Direction:
Output every line below exactly.

Raw records:

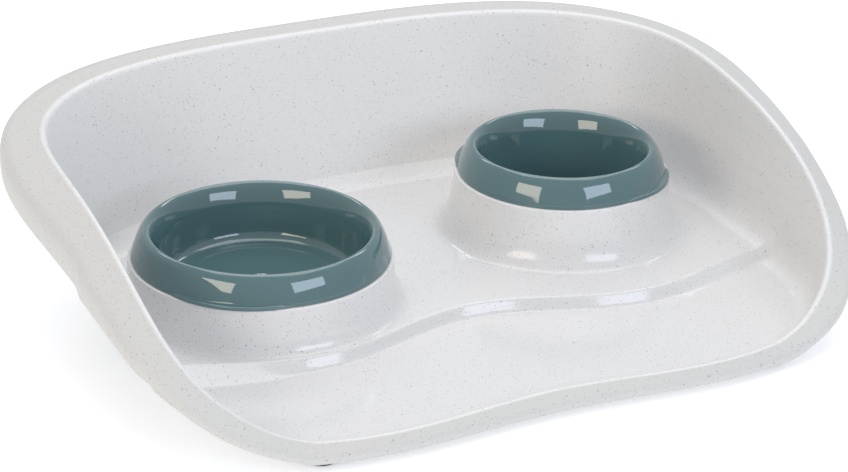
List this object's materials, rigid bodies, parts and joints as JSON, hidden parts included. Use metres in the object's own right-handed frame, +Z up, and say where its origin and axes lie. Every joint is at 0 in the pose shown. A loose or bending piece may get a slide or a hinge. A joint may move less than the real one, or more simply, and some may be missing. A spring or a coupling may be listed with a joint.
{
  "type": "double pet bowl",
  "caption": "Raised feeding tray with a high splash wall, and two lift-out bowls, one wide and shallow and one deep, on round pedestals",
  "frame": {"origin": "on the table, in the middle of the tray's outline from side to side and from front to back", "axes": "+X along the tray's front to the deep bowl's side, +Y from the low front lip to the high back wall, +Z up"},
  "size_m": [0.4786, 0.3742, 0.1123],
  "materials": {
    "tray_plastic": "off-white moulded plastic with fine grey specks, glossy on the deck and satin on the rim",
    "bowl_plastic": "glossy slate teal moulded plastic",
    "foot_rubber": "matt black rubber"
  },
  "bodies": {
    "stand": {"tray": "tray_plastic", "foot_front_left": "foot_rubber", "foot_front_right": "foot_rubber", "foot_back_left": "foot_rubber", "foot_back_right": "foot_rubber"},
    "wide_dish": {"large_bowl": "bowl_plastic"},
    "deep_dish": {"small_bowl": "bowl_plastic"}
  },
  "joints": [
    {"name": "large_bowl_lift", "type": "slide", "parent": "stand", "child": "wide_dish", "axis": [0, 0, 1], "range_m": [0, 0.1]},
    {"name": "small_bowl_lift", "type": "slide", "parent": "stand", "child": "deep_dish", "axis": [0, 0, 1], "range_m": [0, 0.1]}
  ]
}
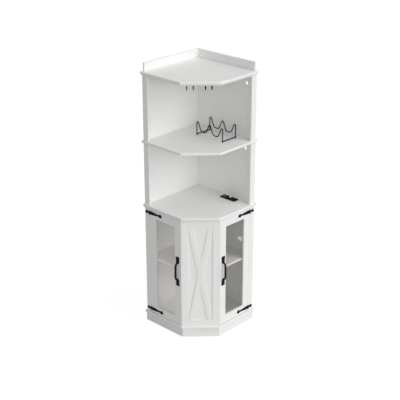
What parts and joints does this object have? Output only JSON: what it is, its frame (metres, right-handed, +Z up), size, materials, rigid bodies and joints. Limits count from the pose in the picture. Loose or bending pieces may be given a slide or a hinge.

Full solution:
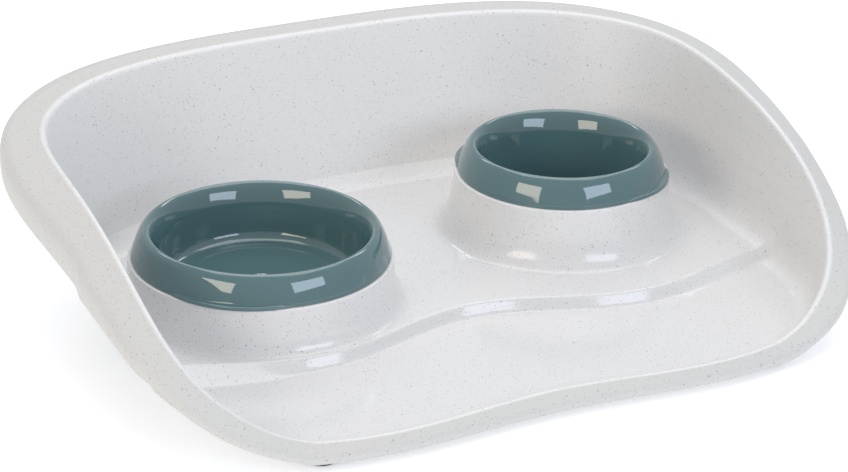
List this object's materials, rigid bodies, parts and joints as JSON, hidden parts included. Use metres in the object's own right-handed frame, +Z up, and say where its origin and axes lie. Every joint is at 0 in the pose shown. A loose or bending piece may get a slide or a hinge. A joint may move less than the real one, or more simply, and some may be missing. A spring or a coupling may be listed with a joint.
{
  "type": "double pet bowl",
  "caption": "Raised feeding tray with a high splash wall, and two lift-out bowls, one wide and shallow and one deep, on round pedestals",
  "frame": {"origin": "on the table, in the middle of the tray's outline from side to side and from front to back", "axes": "+X along the tray's front to the deep bowl's side, +Y from the low front lip to the high back wall, +Z up"},
  "size_m": [0.4786, 0.3742, 0.1123],
  "materials": {
    "tray_plastic": "off-white moulded plastic with fine grey specks, glossy on the deck and satin on the rim",
    "bowl_plastic": "glossy slate teal moulded plastic",
    "foot_rubber": "matt black rubber"
  },
  "bodies": {
    "stand": {"tray": "tray_plastic", "foot_front_left": "foot_rubber", "foot_front_right": "foot_rubber", "foot_back_left": "foot_rubber", "foot_back_right": "foot_rubber"},
    "wide_dish": {"large_bowl": "bowl_plastic"},
    "deep_dish": {"small_bowl": "bowl_plastic"}
  },
  "joints": [
    {"name": "large_bowl_lift", "type": "slide", "parent": "stand", "child": "wide_dish", "axis": [0, 0, 1], "range_m": [0, 0.1]},
    {"name": "small_bowl_lift", "type": "slide", "parent": "stand", "child": "deep_dish", "axis": [0, 0, 1], "range_m": [0, 0.1]}
  ]
}
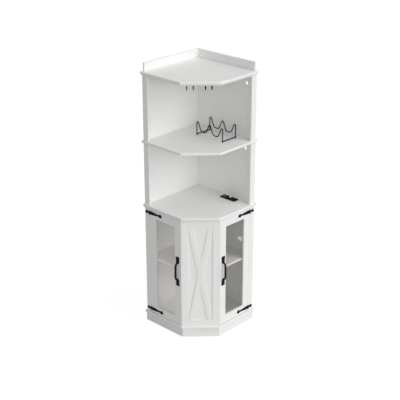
What parts and joints does this object have? Output only JSON: what it is, its frame (metres, right-handed, +Z up), size, materials, rigid bodies and joints. Limits count from the pose in the picture. Loose or bending pieces may be given a slide or a hinge.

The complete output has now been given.